The two are lifelong members of the conservative National Action Party, or PAN, which was founded partly as a haven for devout Catholics during the long and aggressively secular rule of the Institutional Revolutionary Party, or PRI.

Calderon has not shied away from referring to his religious ideology in public. Last year, he told U.S. journalist Charlie Rose in an interview that he expects to reunite with his father in heaven, in response to a question about whether the president thought his deceased father would approve of his government.

Calderon is the second PAN president to occasionally cross into religious territory while in office. His predecessor, Vicente Fox, sparked criticism in 2002 when he bowed and kissed the hand of Pope John Paul II during the pontiff's final trip to Mexico.

Sunday also marked the launch of campaigns of the three major parties in next year's presidential election and, in a way, the beginning of the end of Calderon's six years in office.

Since assuming the presidency in December 2006, amid chaos over disputed election results, the Calderon administration launched a military-led campaign against organized crime that has left at least 43,000 dead.
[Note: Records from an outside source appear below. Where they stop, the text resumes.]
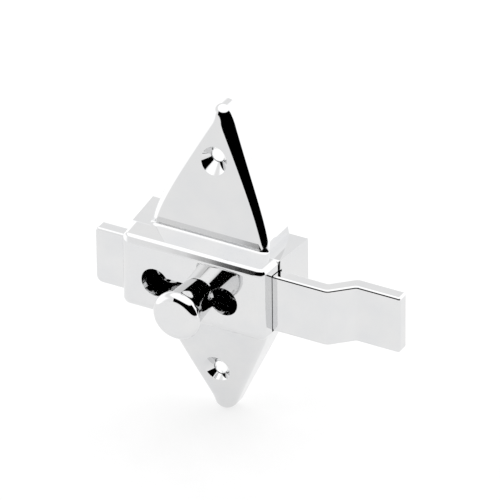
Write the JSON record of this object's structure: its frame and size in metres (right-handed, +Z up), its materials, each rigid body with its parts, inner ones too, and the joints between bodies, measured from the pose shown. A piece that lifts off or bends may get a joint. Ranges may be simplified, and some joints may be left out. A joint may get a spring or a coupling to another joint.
{
  "type": "partition slide latch",
  "caption": "Surface-mounted slide latch: chrome-plated cast housing with pointed mounting ears, a round knob in a dog-bone slot and a joggled flat bar.",
  "frame": {"origin": "middle of the housing on the plane of the door that it is screwed to", "axes": "+X along the bar towards its thrown end, +Y into the door (the front faces -Y), +Z up along the line of the two mounting holes"},
  "size_m": [0.1194, 0.0473, 0.1272],
  "materials": {
    "polished_chrome": "mirror-polished chrome plate on a zinc die casting",
    "bright_chrome": "mirror-polished chrome plate on a machined or formed piece",
    "zinc_plated_steel": "bright zinc plate, slightly dull",
    "blued_spring_steel": "tempered blue-grey spring strip",
    "rivet_aluminium": "plain set rivet"
  },
  "bodies": {
    "housing": {"base_casting": "polished_chrome", "front_cover": "polished_chrome", "friction_spring": "blued_spring_steel", "spring_rivet_left": "rivet_aluminium", "spring_rivet_right": "rivet_aluminium", "cover_screw_1": "zinc_plated_steel", "cover_screw_2": "zinc_plated_steel"},
    "slide": {"slide_bar": "bright_chrome", "knob": "bright_chrome", "knob_screw": "zinc_plated_steel", "lock_washer": "zinc_plated_steel"}
  },
  "joints": [
    {"name": "bar_slide", "type": "slide", "parent": "housing", "child": "slide", "axis": [1, 0, 0], "range_m": [-0.0172, 0.0124]}
  ]
}
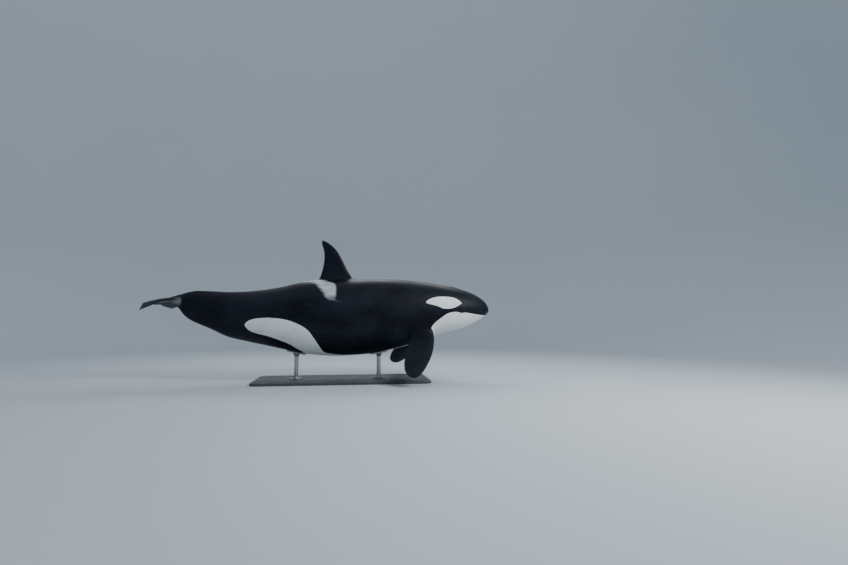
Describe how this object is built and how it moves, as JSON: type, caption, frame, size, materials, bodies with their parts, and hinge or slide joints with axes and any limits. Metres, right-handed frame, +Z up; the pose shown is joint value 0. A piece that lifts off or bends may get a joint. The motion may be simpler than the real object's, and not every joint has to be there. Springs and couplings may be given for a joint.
{
  "type": "orca",
  "caption": "Life-size still model of a gliding orca with black, white and grey skin, held level on short rods over a flat display base.",
  "frame": {"origin": "on the floor, in the underside of the display base, below the middle of the model's box", "axes": "+X ahead of the snout, +Y to the animal's left, +Z up"},
  "size_m": [5.7356, 2.3, 2.408],
  "materials": {
    "black_skin": "smooth wet skin, blue-black, with fine scratches",
    "white_skin": "smooth wet skin, off-white",
    "grey_skin": "smooth wet skin, pale blue-grey with soft edges",
    "eye": "wet, dark brown",
    "stand_paint": "matte dark grey paint",
    "stand_steel": "brushed"
  },
  "bodies": {
    "root": {"head": "black_skin", "lower_jaw": "white_skin", "eye_left": "eye", "eye_right": "eye", "eye_patch_left": "white_skin", "eye_patch_right": "white_skin", "throat_patch": "white_skin", "torso": "black_skin", "belly_patch": "white_skin", "saddle_patch": "grey_skin", "dorsal_fin": "black_skin", "pectoral_left": "black_skin", "pectoral_right": "black_skin", "tail_stock": "black_skin", "fluke_left": "black_skin", "fluke_right": "black_skin", "stand_base": "stand_paint", "stand_rod_front": "stand_steel", "stand_flange_front": "stand_steel", "stand_cradle_front": "stand_steel", "stand_rod_back": "stand_steel", "stand_flange_back": "stand_steel", "stand_cradle_back": "stand_steel"}
  },
  "joints": []
}
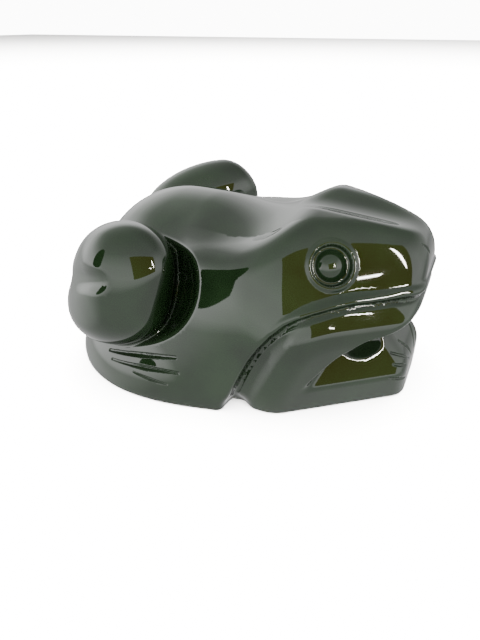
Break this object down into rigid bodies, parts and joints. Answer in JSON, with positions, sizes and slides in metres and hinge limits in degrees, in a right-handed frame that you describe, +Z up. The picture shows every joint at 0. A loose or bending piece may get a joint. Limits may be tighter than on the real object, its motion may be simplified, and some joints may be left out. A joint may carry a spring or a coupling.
{
  "type": "carved frog figurine",
  "caption": "Solid polished dark green stone frog, crouching, with round haunches, ringed eyes, a grooved mouth line and a flat ground base.",
  "frame": {"origin": "middle of the length and width, on the flat base", "axes": "+X towards the head, +Y towards the frog's left, +Z up"},
  "size_m": [0.0972, 0.0842, 0.0484],
  "materials": {
    "jade": "polished dark green nephrite jade"
  },
  "bodies": {
    "root": {"frog_carving": "jade"}
  },
  "joints": []
}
Some peace activists here place the figure as high as 60,000.

Cardinal Norberto Rivera of Mexico City, speaking on Sunday, said there was a healthy separation of church and state in Mexico, and asked Mexicans to not give in to fear in face of threats from crime groups.

"Imagine if our president fell into fear," the bishop said.  

The sharp division that once existed between Mexico's PRI-led governments and the Catholic Church has blurred in recent years, said George W. Grayson, a Mexico specialist at the College of William and Mary in Williamsburg, Va.

Pope Benedict XVI is expected to visit Mexico for the first time next spring. He has already met presidential front-runner Enrique Peña Nieto during an audience at Vatican City in 2009.

Grayson noted that the church has had known ties to the country's drug cartels, most notably in the practice of some drug lords of funding construction or renovations of local churches. "So the church has contact, and maybe they can reach out and touch a capo's heart," he said.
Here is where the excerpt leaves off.